→ DIRECTION
Pull out every line below containing the word "this".

→ DATASET EXCERPT
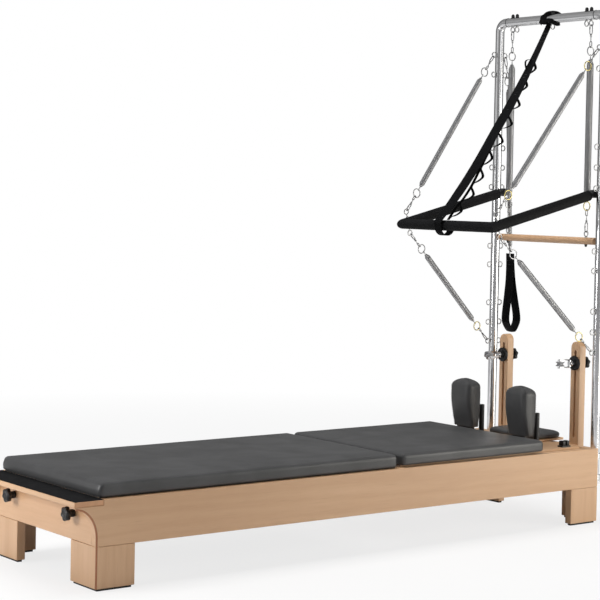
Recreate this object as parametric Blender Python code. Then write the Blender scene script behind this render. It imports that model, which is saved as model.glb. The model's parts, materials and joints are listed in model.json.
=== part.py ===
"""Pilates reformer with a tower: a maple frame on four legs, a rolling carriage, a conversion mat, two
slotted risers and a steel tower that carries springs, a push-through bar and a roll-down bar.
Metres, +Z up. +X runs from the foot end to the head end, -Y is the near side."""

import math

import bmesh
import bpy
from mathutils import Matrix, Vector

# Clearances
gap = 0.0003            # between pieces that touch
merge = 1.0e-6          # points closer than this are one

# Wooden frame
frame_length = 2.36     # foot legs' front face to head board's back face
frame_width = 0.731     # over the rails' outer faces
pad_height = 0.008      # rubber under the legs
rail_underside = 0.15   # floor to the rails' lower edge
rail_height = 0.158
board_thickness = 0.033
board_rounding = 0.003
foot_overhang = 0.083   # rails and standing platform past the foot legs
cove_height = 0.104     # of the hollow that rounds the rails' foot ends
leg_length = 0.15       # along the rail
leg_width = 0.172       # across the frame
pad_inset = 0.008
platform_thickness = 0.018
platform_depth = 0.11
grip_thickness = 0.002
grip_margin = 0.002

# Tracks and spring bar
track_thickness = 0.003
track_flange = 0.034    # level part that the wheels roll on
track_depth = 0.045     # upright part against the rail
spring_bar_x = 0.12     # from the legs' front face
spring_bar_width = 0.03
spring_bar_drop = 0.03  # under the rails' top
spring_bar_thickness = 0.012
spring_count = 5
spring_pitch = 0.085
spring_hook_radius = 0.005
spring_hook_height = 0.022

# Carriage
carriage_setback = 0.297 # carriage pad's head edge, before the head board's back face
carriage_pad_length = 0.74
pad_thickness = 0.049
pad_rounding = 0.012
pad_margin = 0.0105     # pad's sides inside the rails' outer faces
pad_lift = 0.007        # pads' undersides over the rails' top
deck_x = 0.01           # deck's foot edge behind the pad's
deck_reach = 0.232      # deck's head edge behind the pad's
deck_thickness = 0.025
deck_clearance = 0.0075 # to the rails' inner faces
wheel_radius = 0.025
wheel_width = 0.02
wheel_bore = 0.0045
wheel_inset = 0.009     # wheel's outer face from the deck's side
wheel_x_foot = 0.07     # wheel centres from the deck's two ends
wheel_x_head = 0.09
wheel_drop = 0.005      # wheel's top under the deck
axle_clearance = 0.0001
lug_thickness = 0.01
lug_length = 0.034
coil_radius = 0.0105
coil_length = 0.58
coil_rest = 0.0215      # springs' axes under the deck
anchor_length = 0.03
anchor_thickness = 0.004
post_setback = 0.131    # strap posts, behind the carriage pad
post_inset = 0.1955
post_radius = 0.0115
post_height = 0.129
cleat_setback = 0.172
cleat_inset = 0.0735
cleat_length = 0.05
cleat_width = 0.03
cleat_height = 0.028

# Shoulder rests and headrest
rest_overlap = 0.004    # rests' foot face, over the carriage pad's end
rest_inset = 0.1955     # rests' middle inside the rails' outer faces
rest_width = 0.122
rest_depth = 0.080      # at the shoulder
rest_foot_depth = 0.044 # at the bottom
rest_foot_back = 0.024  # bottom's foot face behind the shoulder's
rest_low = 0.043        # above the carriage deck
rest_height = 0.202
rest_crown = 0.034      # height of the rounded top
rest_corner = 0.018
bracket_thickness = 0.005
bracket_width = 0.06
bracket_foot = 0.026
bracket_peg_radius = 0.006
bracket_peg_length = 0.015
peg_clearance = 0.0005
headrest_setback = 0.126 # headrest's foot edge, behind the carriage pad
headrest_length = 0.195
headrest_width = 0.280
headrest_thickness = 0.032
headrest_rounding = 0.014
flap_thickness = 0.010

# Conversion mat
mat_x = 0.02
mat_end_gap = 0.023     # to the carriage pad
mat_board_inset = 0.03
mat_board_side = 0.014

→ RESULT
Recreate this object as parametric Blender Python code. Then write the Blender scene script behind this render. It imports that model, which is saved as model.glb. The model's parts, materials and joints are listed in model.json.
merge = 1.0e-6          # points closer than this are one